Asian stocks retreated on Wednesday, with Taiwan's benchmark index sliding more than 6% as investors took profits and reassessed the lofty valuations built up around artificial intelligence-related shares. The sell-off was led by Taiwan Semiconductor Manufacturing Company (TSMC), the world's largest contract chipmaker, which fell over 7% despite reporting a record quarterly profit.
Record Profit, but Capex Concerns Weigh
TSMC's earnings beat analyst expectations, driven by strong demand for advanced chips used in AI data centers and high-end smartphones. However, investors focused instead on the company's rising capital expenditure (capex) and expansion costs, which signal that the path to higher profits may be more expensive than previously thought.
Capex refers to money a company spends to buy, maintain, or improve its physical assets, such as factories and equipment. For chipmakers like TSMC, high capex is necessary to build cutting-edge fabrication plants, but it also eats into free cash flow and can pressure margins in the short term.
The market's reaction highlights a growing tension in the AI trade: even stellar earnings may not be enough to sustain stock prices if investors believe the costs of growth are rising faster than revenues. TSMC's stock drop of over 7% wiped out billions in market value, dragging down the broader Taiwan market, which is heavily weighted toward semiconductor names.
Why Taiwan Was Hit Hardest
Taiwan's stock market is uniquely exposed to the AI theme because it is dominated by semiconductor companies that investors use as a liquid proxy for AI chip demand. When sentiment turns cautious, as it did this week, those same stocks can fall sharply as crowded trades unwind.
This is not the first time Asian markets have sold off on AI-related concerns. Earlier this month, Hong Kong stocks slid 1.8% as the AI and chip sell-off accelerated, and Chinese stocks tumbled on liquidity fears tied to a large IPO. The pattern suggests that investors are becoming more selective about which AI bets they are willing to hold at current prices.
What This Means for Everyday Investors
For ordinary investors, the pullback in Asia's AI-related stocks is a reminder that even the most exciting themes can experience sharp corrections. When a stock like TSMC falls on the same day it reports record profit, it shows that markets are forward-looking and often price in expectations well ahead of actual results.
The key takeaway is that high-growth sectors like AI require careful attention to valuation and cost trends. A company can be profitable and growing, but if its spending on expansion accelerates faster than its revenue, investors may question how much of that profit will ultimately flow to shareholders.

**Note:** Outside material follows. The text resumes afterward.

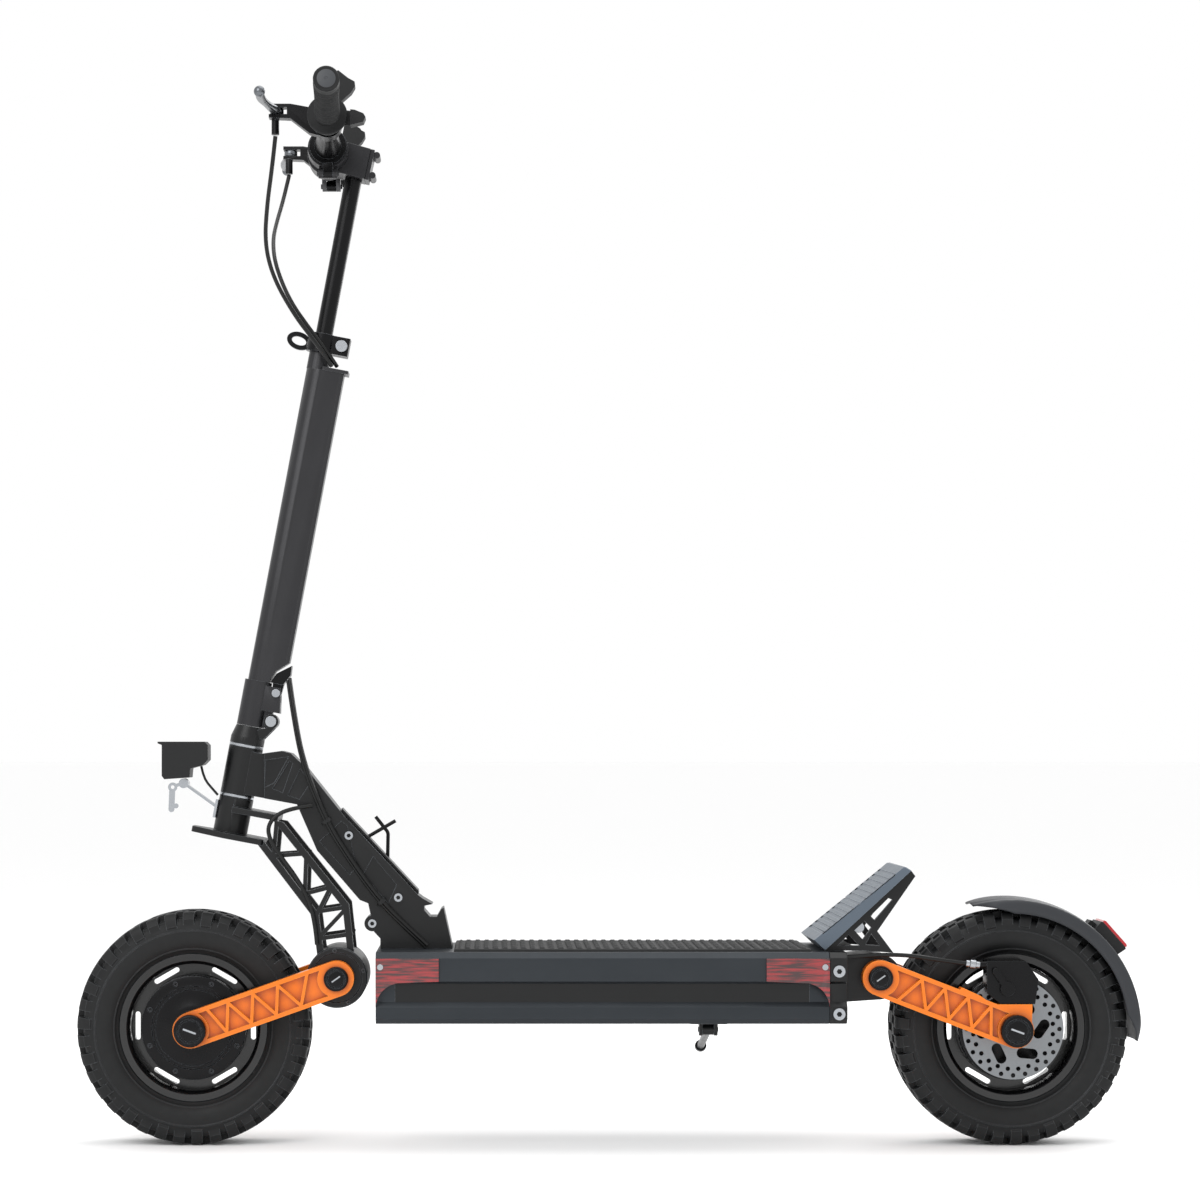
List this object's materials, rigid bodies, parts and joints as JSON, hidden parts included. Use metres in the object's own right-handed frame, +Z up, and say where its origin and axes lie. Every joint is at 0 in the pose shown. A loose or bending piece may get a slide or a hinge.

Diversification remains important. While AI and semiconductors have been among the best-performing areas of the market over the past year, they are also prone to sudden reversals when sentiment shifts. Holding a mix of assets across different sectors and regions can help cushion the impact of a concentrated sell-off like the one seen in Taiwan.
Broader Market Context
The sell-off in Taiwan was part of a broader pullback across Asian equity markets. Australia's ASX 200 fell as mining stocks slumped on weaker iron ore and copper prices, while energy stocks managed a slight gain. In contrast, New Zealand stocks edged higher as investors weighed geopolitical tensions and inflation data.
The divergence highlights that while AI-related stocks are driving headlines, other factors such as commodity prices, currency moves, and central bank policy are also influencing regional markets. For instance, the South African rand weakened as traders awaited inflation data and a central bank rate decision, showing that emerging market currencies remain sensitive to global interest rate expectations.
What to Watch Next
Investors will be watching for further commentary from TSMC and other chipmakers about their capex plans and demand outlook. Any signals that the AI spending cycle is peaking or that customers are becoming more cautious could trigger additional selling.
Earnings season continues, with results from other tech and semiconductor companies likely to provide more clues about whether the AI trade has further room to run or if a broader repricing is underway. For now, the message from Asian markets is clear: even record profits may not be enough to keep the AI rally going if costs are rising just as fast.